>> start MATERIAL SHOWN
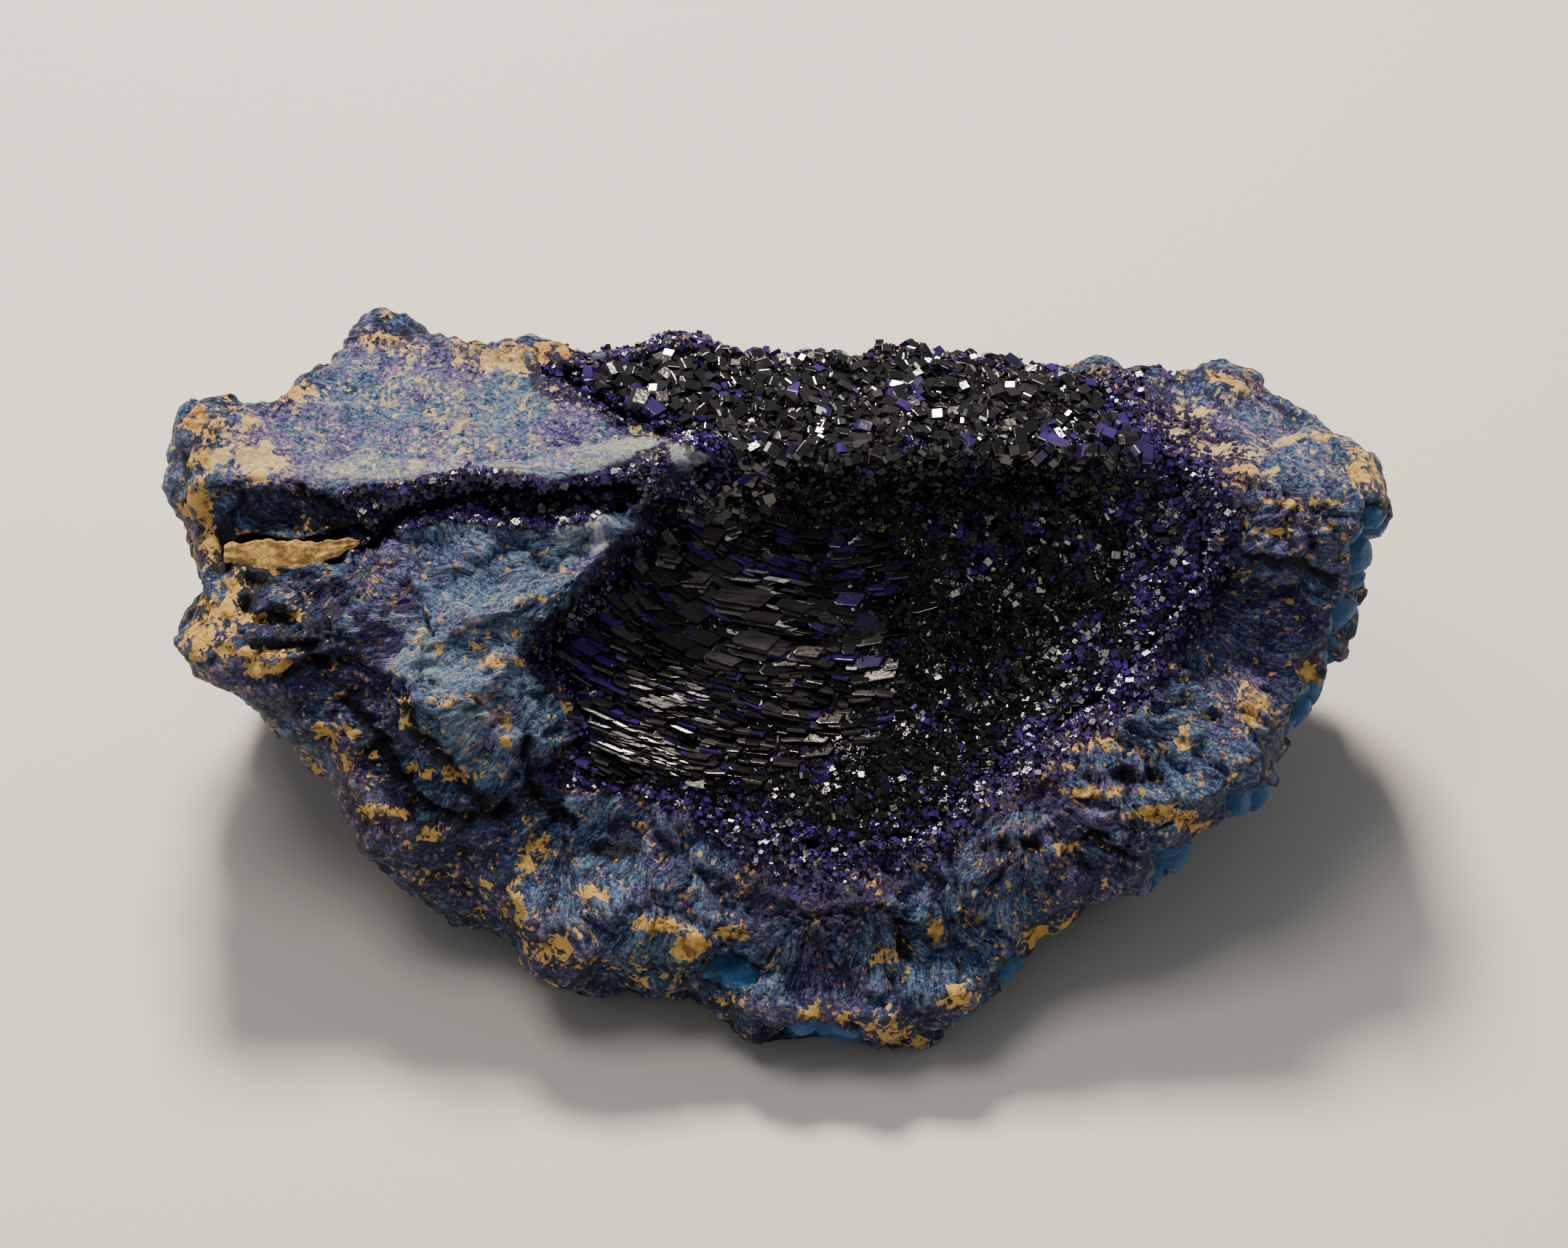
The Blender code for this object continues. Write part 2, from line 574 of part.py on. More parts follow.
def build_crust(home, cutters):
    """The hollow's crust in the face's frame."""
    def bed(a, b):
        return float(crust_surface(np.array(a), np.array(b)))

    crust = field_block("crystal_crust", bed, -2 * CUT_TOP, home)
    blocks = grow("crystals", crust_crystal, CRYSTAL_FIELD, CRYSTAL_SPACING / MM, cutters)
    fuse(crust, blocks, over_floor("clear_of_pocket", inset(POCKET, GAP / MM), GAP / MM, cutters))
    return crust


def build_crevice_crust(home, cutters):
    """The crevice's crust in the face's frame."""
    top = CREVICE_CRUST - CREVICE_DEPTH
    crust = prism("crevice_crust", CREVICE, -2 * CREVICE_DEPTH, top, home)
    blocks = grow("small_crystals", crevice_crystal, CREVICE, SMALL_SPACING / MM, cutters)
    room = inset(CREVICE, GAP / MM)
    fuse(crust, blocks, prism("clear_of_crevice", room, GAP - CREVICE_DEPTH, CUT_TOP, cutters))
    return crust


def stand_up(objects):
    """Leans the objects back on the ground, with the origin under the middle of them all."""
    for obj in objects:
        obj.data.transform(Matrix.Rotation(FACE_LEAN, 4, "X"))
    points = np.concatenate([points_of(obj.data) for obj in objects])
    middle = (points.min(axis=0) + points.max(axis=0)) / 2
    shift = Vector((-middle[0], -middle[1], -points[:, 2].min())) * MM
    for obj in objects:
        obj.data.transform(Matrix.Translation(shift))


def main():
    """Builds the specimen's three solids."""
    clear_scene()
    home = collection("azurite_specimen")
    cutters = collection("cutters")
    matrix = build_matrix(home, cutters)
    crusts = [build_crust(home, cutters), build_crevice_crust(home, cutters)]
    stand_up([matrix, *crusts])
    matrix.data.materials.append(material("massive_azurite", (0.03, 0.07, 0.22), 0.75))
    for crust in crusts:
        crust.data.materials.append(material("azurite_crystal", (0.006, 0.006, 0.03), 0.12))
    cutters.hide_render = True
    for obj in cutters.objects:
        obj.hide_render = True
        obj.display_type = "WIRE"


if __name__ == "__main__":
    main()
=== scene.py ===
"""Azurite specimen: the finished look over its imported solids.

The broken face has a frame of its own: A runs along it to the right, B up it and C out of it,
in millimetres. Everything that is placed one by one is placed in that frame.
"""

from __future__ import annotations

import logging
import math
import random
from dataclasses import dataclass, field
from enum import Enum
from functools import partial
from types import SimpleNamespace
from typing import Callable, Sequence

import bmesh
import bpy
import numpy as np
from mathutils import Matrix, Vector, noise
from mathutils.bvhtree import BVHTree


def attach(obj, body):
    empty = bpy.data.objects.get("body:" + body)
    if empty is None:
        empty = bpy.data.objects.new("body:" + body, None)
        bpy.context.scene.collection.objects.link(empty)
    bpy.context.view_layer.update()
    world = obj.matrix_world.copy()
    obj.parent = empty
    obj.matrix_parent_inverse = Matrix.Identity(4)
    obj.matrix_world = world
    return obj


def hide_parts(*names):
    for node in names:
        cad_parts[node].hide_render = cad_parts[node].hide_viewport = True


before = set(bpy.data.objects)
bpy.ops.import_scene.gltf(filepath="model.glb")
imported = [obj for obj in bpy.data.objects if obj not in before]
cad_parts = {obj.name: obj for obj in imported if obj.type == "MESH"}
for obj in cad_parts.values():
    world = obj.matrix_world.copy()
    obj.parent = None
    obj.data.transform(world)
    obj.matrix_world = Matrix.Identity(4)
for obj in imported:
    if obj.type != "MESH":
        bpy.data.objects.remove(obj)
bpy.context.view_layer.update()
LOG = logging.getLogger("azurite_specimen")
MM = 0.001
NOISE_SEED = 5  # noise_vector would start from the clock without one
OVER_ALL = 30.0  # mm over the face, higher than anything on it
BEHIND_ALL = 75.0  # mm up the face, past its upper edge
ROW_STEP = 0.87  # between close-packed rows, as a share of the spacing in a row
Outline = Sequence[tuple[float, float]]
Socket = bpy.types.NodeSocket

POCKET: Outline = (
    (-19.5, 62.0), (-15.0, 61.8), (-10.6, 63.4), (-4.0, 64.2), (2.8, 65.2), (12.8, 65.2),
    (20.8, 63.4), (27.5, 61.0), (30.6, 57.0), (34.4, 53.0), (36.4, 48.0), (36.2, 43.4),
    (33.0, 39.4), (28.8, 34.2), (21.0, 29.4), (16.2, 25.4), (12.6, 22.0), (4.8, 20.6),
    (-2.0, 22.6), (-7.4, 24.8), (-14.0, 26.0), (-18.8, 26.4), (-16.2, 29.8), (-16.8, 33.4),
    (-19.6, 36.8), (-15.4, 41.0), (-11.4, 46.2), (-9.0, 50.2), (-3.6, 54.4), (-9.2, 56.2),
    (-12.6, 57.6), (-16.6, 60.4),
)
CREVICE: Outline = (
    (-46.5, 47.2), (-40.0, 46.8), (-34.0, 48.4), (-30.0, 50.7), (-22.0, 51.4), (-15.0, 51.7),
    (-9.6, 52.6), (-10.4, 51.0), (-15.5, 48.9), (-21.0, 47.8), (-28.5, 48.9), (-33.0, 47.2),
    (-37.0, 45.6), (-45.0, 44.9),
)
FACE_EDGE: Outline = (
    (-49.0, 53.0), (-46.5, 57.5), (-42.0, 58.8), (-39.0, 62.8), (-33.0, 64.8), (-28.0, 64.2),
    (-20.5, 62.4), (-12.0, 63.2), (0.0, 62.6), (23.0, 61.0), (34.0, 60.6), (41.0, 60.0),
    (46.0, 56.2), (50.2, 52.0), (49.4, 47.0), (47.2, 42.6), (45.4, 38.0), (44.4, 33.0),
    (42.0, 29.6), (41.2, 25.8), (36.4, 24.0), (32.2, 20.0), (27.0, 17.2), (22.0, 14.2),
    (17.0, 10.0), (12.0, 6.6), (4.0, 6.8), (-4.0, 8.6), (-10.0, 11.4), (-16.0, 11.0),
    (-20.0, 14.6), (-23.6, 20.4), (-29.6, 21.8), (-33.6, 25.2), (-37.6, 29.6), (-41.0, 33.6),
    (-45.6, 37.8), (-48.2, 42.0), (-48.6, 47.6),
)
BROW: Outline = ((-53, 52.6), (-36, 51.6), (-26, 52.4), (-14, 52.9), (-4, 53.8), (10, 54.2),
                 (24, 54.0), (36, 53.4), (53, 51.0))
SEAM_SPREAD: Outline = (
    (-37.4, 51.0), (-32.0, 51.6), (-28.2, 52.3), (-25.9, 53.1), (-18.3, 51.8), (-14.5, 52.7),
    (-9.5, 54.2), (-9.0, 53.0), (-10.6, 52.0), (-14.5, 50.8), (-19.0, 50.4), (-22.1, 48.9),
    (-24.8, 48.5), (-27.8, 49.6), (-31.3, 50.2), (-36.2, 48.9),
)
BACK_EDGE: Outline = (
    (-20.0, 61.4), (-12.0, 62.6), (-6.0, 63.4), (-1.0, 62.2), (6.0, 62.4), (15.0, 62.2),
    (23.0, 61.0), (28.0, 60.6), (34.0, 60.0),
)
ROSETTE = (6.1, 53.5)  # the middle of the rings of plates
RING_WIDTH = 1.5  # how much wider the rings are than high
RING_SWEEP = (165.0, 305.0)  # degrees, the part of a full ring that they cover


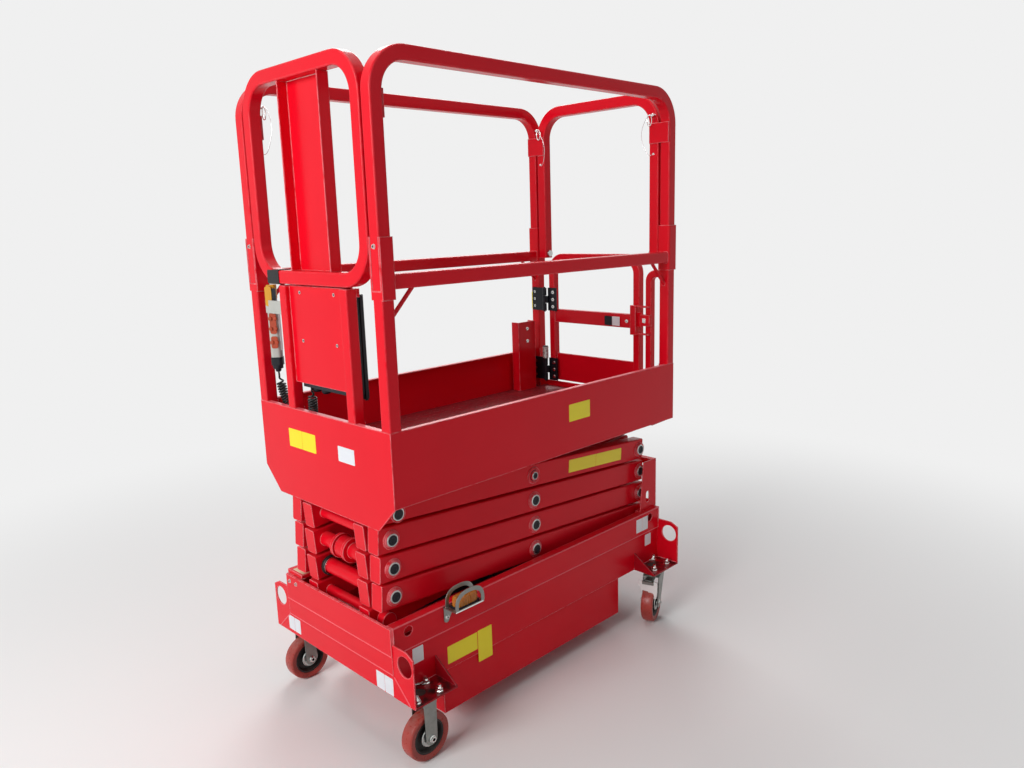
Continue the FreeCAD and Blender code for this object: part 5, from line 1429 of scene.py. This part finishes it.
>> end MATERIAL SHOWN
**REQUIRED TASK**
Take the listing above and repeat exactly the lines from the one containing "cutters), build_crevice_crust(home, cutters)]" through the one containing "from __future__ import annotations", both included.

**OUTPUT FOR THIS TASK**
    crusts = [build_crust(home, cutters), build_crevice_crust(home, cutters)]
    stand_up([matrix, *crusts])
    matrix.data.materials.append(material("massive_azurite", (0.03, 0.07, 0.22), 0.75))
    for crust in crusts:
        crust.data.materials.append(material("azurite_crystal", (0.006, 0.006, 0.03), 0.12))
    cutters.hide_render = True
    for obj in cutters.objects:
        obj.hide_render = True
        obj.display_type = "WIRE"


if __name__ == "__main__":
    main()
=== scene.py ===
"""Azurite specimen: the finished look over its imported solids.

The broken face has a frame of its own: A runs along it to the right, B up it and C out of it,
in millimetres. Everything that is placed one by one is placed in that frame.
"""

from __future__ import annotations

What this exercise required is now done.